● TO BE DONE
Go through the listing and pick out each line with the word "wall" in it.

● DATA EXTRACT

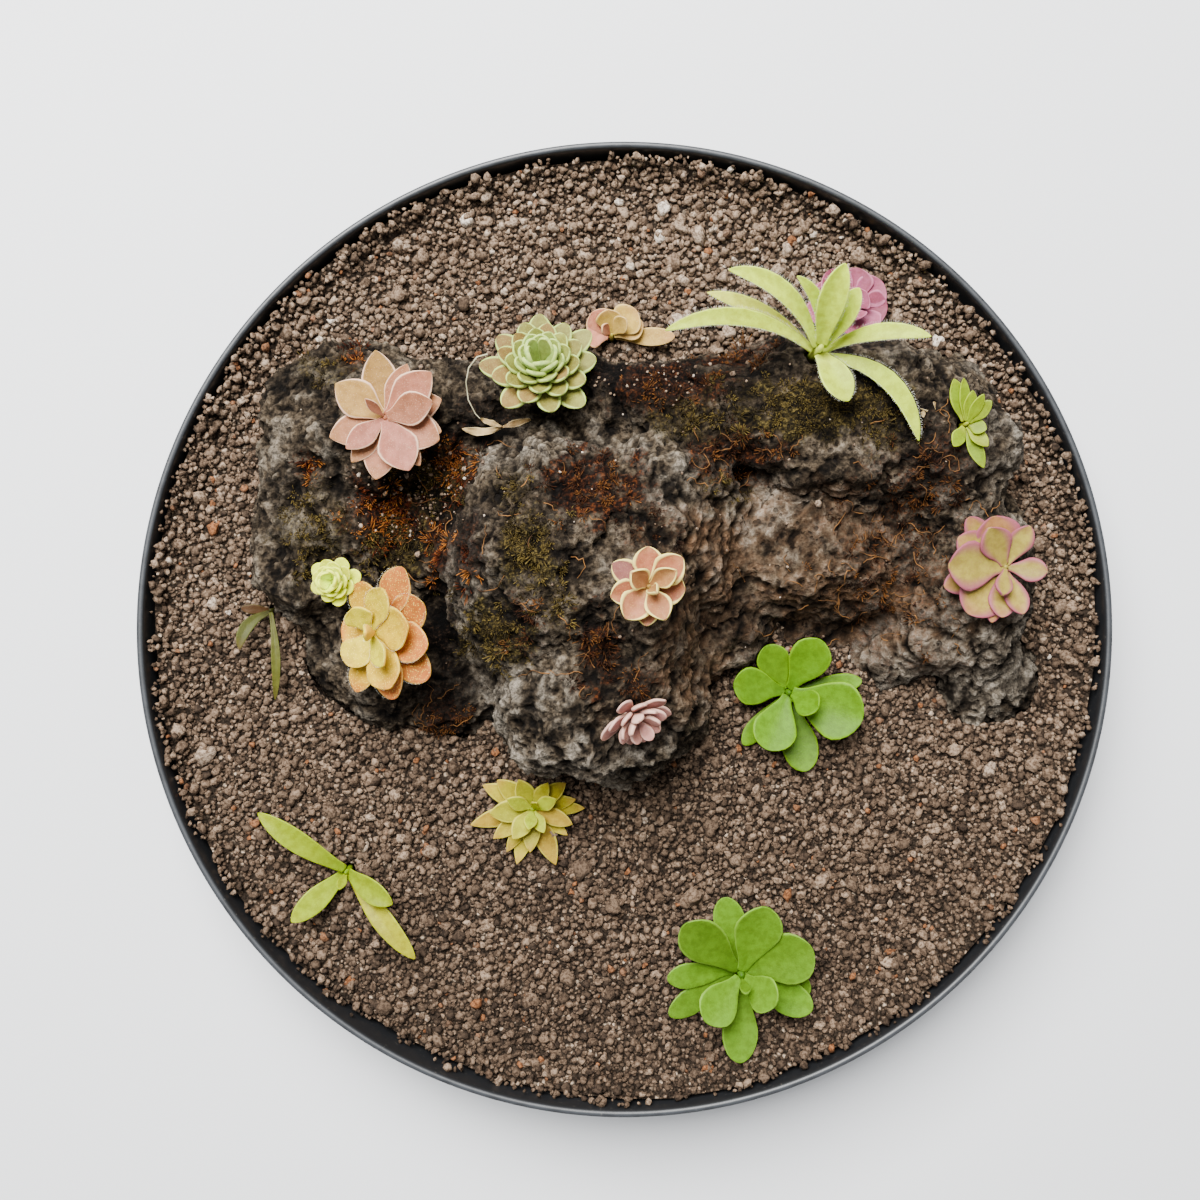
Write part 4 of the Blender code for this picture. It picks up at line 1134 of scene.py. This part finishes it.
def strew(ground, rock, spacing, size, share, tone, dice):
    """Grains of one size over the bed, heaped up here and there along the dish's wall."""
    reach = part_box("substrate")[1].x / MM
    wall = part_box("dish")[1].x / MM - LIP
    steps = int(reach / spacing) + 1
    copies = []
    for column in range(-steps, steps + 1):
        for row in range(-steps, steps + 1):
            if dice.random() > share:
                continue
            x = (column + dice.uniform(-0.5, 0.5) + 0.5 * (row % 2)) * spacing
            y = (row + dice.uniform(-0.5, 0.5)) * spacing
            grain = size * dice.lognormvariate(0.0, 0.22)
            out = math.hypot(x, y)
            if out > wall - grain / 2:
                continue
            start = Vector((x * MM, y * MM, SKY)) * min(1.0, (reach - 0.5) / max(out, 1.0))
            start.z = SKY
            hit = ground.ray_cast(start, -UP)[0]
            stone = rock.ray_cast(start, -UP)[0]
            if hit is None or (stone is not None and stone.z > hit.z - 1.0 * MM):
                continue
            heap = 8.0 * noise.noise(Vector((x, y, 9.0)) / 6.0) + 3.4
            if heap < 0.6 and out > reach - 1.6:
                continue
            heap = min(heap, GRAIN_TOP - hit.z / MM) * clamp((out - reach + HEAP_REACH) / 4.0)
            hit = Vector((x * MM, y * MM, hit.z))
            sunk = dice.uniform(-0.15, 0.40) * grain * MM + max(0.0, heap) * dice.uniform(0.3, 1.0) * MM
            stretch = sizes(grain * dice.uniform(0.8, 1.25), grain * dice.uniform(0.8, 1.2), grain * 0.85)
            place = Matrix.Translation(hit + UP * sunk) @ random_turn(dice) @ stretch
            # Tone drifts in broad patches and darkens steadily towards the front of the dish, at low y
            patch = 0.12 * noise.noise(Vector((x, y, 0)) / 22.0) + 0.0011 * y - 0.05
            shade = clamp(dice.gauss(tone + patch, 0.17))
            copies.append((dice.randrange(PATTERNS), place, shade, dice.random()))
    return copies


# Operators, one for each piece or group of like pieces

class BUTTERWORT_OT_stage(bpy.types.Operator):
    """Lays the floor, hangs the soft lights and sets the camera straight above the dish"""
    bl_idname = "butterwort.stage"
    bl_label = "Stage"

    def execute(self, context):
        look = context.scene.stage_look
        bm = bmesh.new()
        bmesh.ops.create_grid(bm, x_segments=1, y_segments=1, size=FLOOR_HALF)
        floor = bpy.data.objects.new("floor", mesh_from("floor", bm))
        context.scene.collection.objects.link(floor)
        floor.data.materials.append(painted_floor(look))
        for name, place, size, power in LIGHTS:
            lamp = bpy.data.lights.new(name, "AREA")
            lamp.size = size
            lamp.energy = power
            lamp.color = (1.0, 0.99, 0.97)
            light = bpy.data.objects.new(name, lamp)
            context.scene.collection.objects.link(light)
            light.location = place
            light.rotation_euler = (-Vector(place)).to_track_quat("-Z", "Y").to_euler()
        world = bpy.data.worlds.new("Soft room")
        context.scene.world = world
        world.use_nodes = True
        sky = world.node_tree.nodes["Background"].inputs
        sky["Color"].default_value = rgba("#f1f3f6")
        sky["Strength"].default_value = ROOM_STRENGTH
        lens = bpy.data.cameras.new("camera")
        camera = bpy.data.objects.new("camera", lens)
        context.scene.collection.objects.link(camera)
        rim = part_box("dish")[1].z
        lens.sensor_width = SENSOR
        lens.lens = SENSOR * (look.height - rim) / look.view
        lens.clip_start = 0.01
        camera.location = (*CAMERA_PLACE, look.height)
        context.scene.camera = camera
        return {"FINISHED"}


class BUTTERWORT_OT_dish(bpy.types.Operator):
    """Spins the moulded dish"""
    bl_idname = "butterwort.dish"
    bl_label = "Dish"

    def execute(self, context):
        look = context.scene.dish_look
        finish_piece("moulded_dish", turned_dish(look), moulded_plastic(look), ["dish"])
        return {"FINISHED"}


class BUTTERWORT_OT_rock(bpy.types.Operator):
    """Weathers the lava rock"""
    bl_idname = "butterwort.rock"
    bl_label = "Lava rock"

    def execute(self, context):
        look = context.scene.rock_look
        mesh = lava_mesh(look)
        weather_rock(mesh, look)
        finish_piece("weathered_lava", mesh, lava_stone(look), ["lava_rock"])
        return {"FINISHED"}


class BUTTERWORT_OT_grit(bpy.types.Operator):
    """Strews the grains of the bed over its solid"""
    bl_idname = "butterwort.grit"
    bl_label = "Grit"

    def execute(self, context):
        look = context.scene.grit_look
        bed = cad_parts["substrate"]
        bed.data.materials.clear()
        bed.data.materials.append(soil_bed(look))
        ground = surface(bed.data)
        rock = surface(bpy.data.objects["weathered_lava"].data)
        finish = grit_grain(look)
        dice = random.Random(4)
        for kind, size, fineness, share, tone in GRAINS:
            name = kind + "_grains"
            patterns = [stone_pattern(seed, fineness, 0.8) for seed in range(PATTERNS)]
            copies = strew(ground, rock, getattr(look, kind) / MM, size, share, tone, dice)
            back = [copy for copy in copies if copy[1].translation.y > 0]
            front = [copy for copy in copies if copy[1].translation.y <= 0]
            for half, chosen in (("_back", back), ("_front", front)):
                mesh = scatter(name + half, patterns, chosen)
                finish_piece(name + half, mesh, finish)
        return {"FINISHED"}


class BUTTERWORT_OT_moss(bpy.types.Operator):
    """Grows dry and living moss in tufts on the rock and lays dead roots over it"""
    bl_idname = "butterwort.moss"
    bl_label = "Moss and dead roots"

    def execute(self, context):
        look = context.scene.moss_look
        rock = surface(bpy.data.objects["weathered_lava"].data)
        dice = random.Random(9)
        fibre = look.fibre / MM
        for name, patches, count, size, bends, finish in (
            ("rust_moss", RUST_MOSS, 130, 0.9, 2, mossy("Dry rust moss", "#260e06", "#6f2f10", "#c97f35")),
            ("brown_moss", BROWN_MOSS, 230, 0.8, 2, mossy("Dry red-brown moss", "#1a0e08", "#472713", "#8c5a2a")),
            ("olive_moss", GREEN_MOSS, 560, 0.62, 1, mossy("Living olive moss", "#1a160c", "#463b1d", "#86733a")),
        ):
            copies = tufts(rock, patches, count, fibre * size, dice)
            finish_piece(name, scatter(name, [fibre_pattern(3, bends, 0.5)], copies), finish)
        paths = [thread_path(rock, patch, dice) for patch in ROOTS for _ in range(int(patch.strength))]
        mesh = thread_mesh("dead_roots", [path for path in paths if len(path) > 3], 0.30)
        finish_piece("dead_roots", mesh, dry_fibre("Dead root", "#2e1b0e", "#8f6234"))
        stalk = [Vector(place) * MM for place in STALK]
        mesh = thread_mesh("dry_stalk", [stalk], 0.6)
        finish_piece("dry_stalk", mesh, dry_fibre("Dry stalk", "#8a8468", "#b5ae90"))
        return {"FINISHED"}


class BUTTERWORT_OT_crumbs(bpy.types.Operator):
    """Drops pale crumbs in the rock's hollows and on its top"""
    bl_idname = "butterwort.crumbs"
    bl_label = "Crumbs"

    def execute(self, context):
        rock = surface(bpy.data.objects["weathered_lava"].data)
        dice = random.Random(21)
        patterns = [stone_pattern(seed, 1, 0.5) for seed in range(CRUMB_PATTERNS)]
        copies = []
        for patch in CRUMBS:
            for _ in range(patch.strength):
                x = dice.gauss(patch.x, patch.across * 0.6)
                y = dice.gauss(patch.y, patch.along * 0.6)
                hit, normal, _, _ = drop(rock, x, y)
                if hit is None or hit.z < CRUMB_FLOOR or normal.z < 0.5:
                    continue
                size = 0.7 * dice.lognormvariate(0, 0.45)
                place = Matrix.Translation(hit + UP * 0.15 * MM) @ random_turn(dice) @ sizes(size, size, size)
                pattern = dice.randrange(CRUMB_PATTERNS)
                shade = min(1.0, dice.gauss(0.62, 0.2))
                copies.append((pattern, place, shade, dice.random()))
        finish_piece("pale_crumbs", scatter("pale_crumbs", patterns, copies),
                     bpy.data.materials[GRIT_FINISH])
        return {"FINISHED"}


class BUTTERWORT_OT_rosettes(bpy.types.Operator):
    """Grows all the butterworts, leaf by leaf"""
    bl_idname = "butterwort.rosettes"
    bl_label = "Butterworts"

    def execute(self, context):
        look = context.scene.leaf_look
        dice = random.Random(33)
        bristle = [fibre_pattern(3, 1, 0.0)]
        hair = pale_hair()
        for plant in PLANTS:
            flesh = FLESH[plant.name]
            mesh, ribs = rosette(plant, look)
            finish = leaf_flesh("Butterwort leaf, " + plant.name.replace("_", " "), flesh, look)
            finish_piece("leaves_" + plant.name, mesh, finish, ["butterwort_" + plant.name])
            if flesh.hair:
                copies = rim_hairs(plant, ribs, 0.45, dice)
                finish_piece("hairs_" + plant.name, scatter("hairs", bristle, copies), hair)
        return {"FINISHED"}


class BUTTERWORT_OT_sprouts(bpy.types.Operator):
    """Lays withered leaves and sets a seedling on the rock"""
    bl_idname = "butterwort.sprouts"
    bl_label = "Withered leaves and seedling"

    def execute(self, context):
        look = context.scene.leaf_look
        for number, plant in enumerate(SPROUTS):
            finish = leaf_flesh(plant.name.capitalize() + " leaf", FLESH[plant.name], look)
            finish_piece(f"{plant.name}_{number}", rosette(plant, look)[0], finish)
        return {"FINISHED"}


class BUTTERWORT_PT_panel(bpy.types.Panel):
    """Lists the dish's pieces in the order in which they are made"""
    bl_idname = "BUTTERWORT_PT_panel"
    bl_label = "Butterwort dish"
    bl_space_type = "VIEW_3D"
    bl_region_type = "UI"
    bl_category = "Butterworts"

    def draw(self, context):
        for operator in OPERATORS:
            self.layout.operator(operator.bl_idname)
        for group in LOOKS:
            look = getattr(context.scene, group)
            box = self.layout.box()
            for name in look.bl_rna.properties.keys():
                if name not in ("rna_type", "name"):
                    box.prop(look, name)


LOOKS = {
    "dish_look": DishLook, "grit_look": GritLook, "rock_look": RockLook, "moss_look": MossLook,
    "leaf_look": LeafLook, "stage_look": StageLook,
}
OPERATORS = (
    BUTTERWORT_OT_stage, BUTTERWORT_OT_dish, BUTTERWORT_OT_rock, BUTTERWORT_OT_grit, BUTTERWORT_OT_moss,
    BUTTERWORT_OT_crumbs, BUTTERWORT_OT_rosettes, BUTTERWORT_OT_sprouts,
)


def register():
    for kind in (*LOOKS.values(), *OPERATORS, BUTTERWORT_PT_panel):
        bpy.utils.register_class(kind)
    for name, kind in LOOKS.items():
        setattr(bpy.types.Scene, name, PointerProperty(type=kind))


def unregister():
    for name in LOOKS:
        delattr(bpy.types.Scene, name)
    for kind in (BUTTERWORT_PT_panel, *reversed(OPERATORS), *LOOKS.values()):
        bpy.utils.unregister_class(kind)


def main():
    register()
    bpy.ops.butterwort.stage()
    bpy.ops.butterwort.dish()
    bpy.ops.butterwort.rock()
    bpy.ops.butterwort.grit()
    bpy.ops.butterwort.moss()
    bpy.ops.butterwort.crumbs()
    bpy.ops.butterwort.rosettes()
    bpy.ops.butterwort.sprouts()
    bpy.context.view_layer.update()


if __name__ == "__main__":
    main()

● SOLVED PROBLEM
    """Grains of one size over the bed, heaped up here and there along the dish's wall."""
    wall = part_box("dish")[1].x / MM - LIP
            if out > wall - grain / 2:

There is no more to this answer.